We used to live in a block of Units, sorry for the Australianisms. Basiclay four ground floor, small apts connected to each other. Most would have a kitchen lounge and a single bedroom.

Any how we move in. The three other units were occupied by elderly retired people who hated the idea of having us youngsters among them. But we slowly brought two of the Units people around by doing messages etc and being helpful. The other person loathed us. Never knew why and doesn't matter.

We were a young couple with furniture from op shops etc. We had a dinner table with curved 'chrome' coated chairs. But they were badly designed and bent when you sat in them (after several years). We had a thing called hard rubbish collection. The local council arranged a time that each street could put out 'large' items for rubbish collection, such as bed mattresses, chrome chairs that bent etc and they would collect and salvage them.
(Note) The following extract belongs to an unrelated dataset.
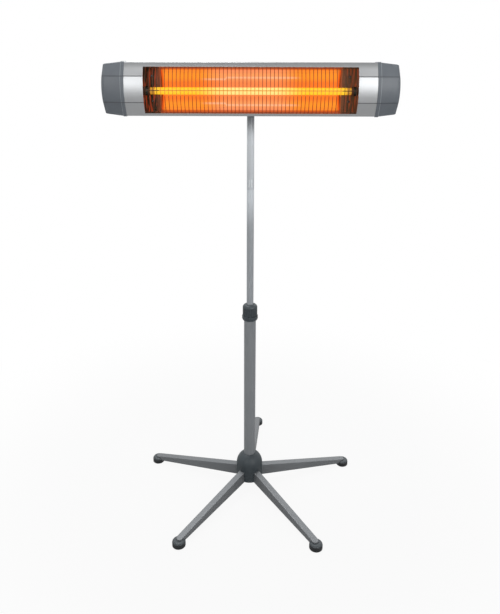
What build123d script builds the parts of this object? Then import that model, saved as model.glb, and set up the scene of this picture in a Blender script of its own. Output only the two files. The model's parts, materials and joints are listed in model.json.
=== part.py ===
from build123d import *
import math
import os

# Infrared patio heater tower: a long radiant head on a telescopic mast with a five-leg star base.
# Millimetres. The floor is z = 0, the mast's axis is x = y = 0, and the head faces -Y.

# ---------------------------------------------------------------- driving dimensions
# Fits
loose_gap = 0.3           # between pieces that only lie close
seat_gap = 0.1            # between a plug and the tube that it fills
running_gap = 0.06        # between a shaft and the hole that it turns in
over = 1.0                # how far a cut runs past the face that it opens
same_place = 0.01         # points nearer than this are one point

# Star base
leg_count = 5
star_turn = -1.2          # how far the star is turned on the mast's axis, in degrees
back_leg_skew = -4.0      # how far the back leg stands out of the even star, in degrees
foot_circle_radius = 390.0
foot_diameter = 45.0
foot_height = 22.0
foot_top_round = 9.0
foot_edge_chamfer = 1.5
leg_width = 23.0
leg_wall = 2.0
leg_root_plate = 3.0
leg_root_bottom = 36.0    # heights above the floor, at the core and at the tip
leg_root_top = 79.5
leg_tip_bottom = 13.0
leg_tip_top = 27.0
leg_tip_setback = 5.0     # the rounded tip's centre lies this far inside the foot's centre
leg_edge_round = 2.5
leg_bolt_diameter = 6.0
leg_bolt_head_diameter = 10.0
leg_bolt_head_height = 4.0
leg_bolt_shares = (0.3, 0.7)   # of the root's height

# Hub
core_flat_radius = 30.0   # from the axis to the flat that a leg seats on
core_floor = 12.0
core_neck_wall = 4.0
core_neck_height = 38.0
hub_diameter = 97.0
hub_wall = 3.0
hub_top_height = 137.0
centre_bolt_diameter = 10.0
centre_bolt_head_diameter = 19.0
centre_bolt_head_height = 6.0
centre_bolt_floor = 4.0   # of the core's floor, left over the bolt's head
centre_bolt_grip = 12.0   # how far the bolt reaches into the bottom plug
bottom_plug_height = 15.0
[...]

Of course this lead to people picking up other peoples goods swapping etc.

Anyhow we put out our terrible chrome chairs, that looked OK but bent when you sat in them. Then went to work as usual.

Jean, the old lady who hated us went to check out the stuff we and others have left.

Oh these chairs look OK that the strange people have put out she said ( we got the full story from the other neighbours, they were still laughing). So she sat in one. A seventy year old b***h (sorry) suddenly had the chair fold backwards and the arms cross over.  She was 'sitting head down. dress up. bloomers exposed and no way to get her out. In the end the fire brigade was called to cut her out.

We got home that night and the other neighbours had clubbed together to buy us a bottle of wine. They hadn't laughed so much in years, they said.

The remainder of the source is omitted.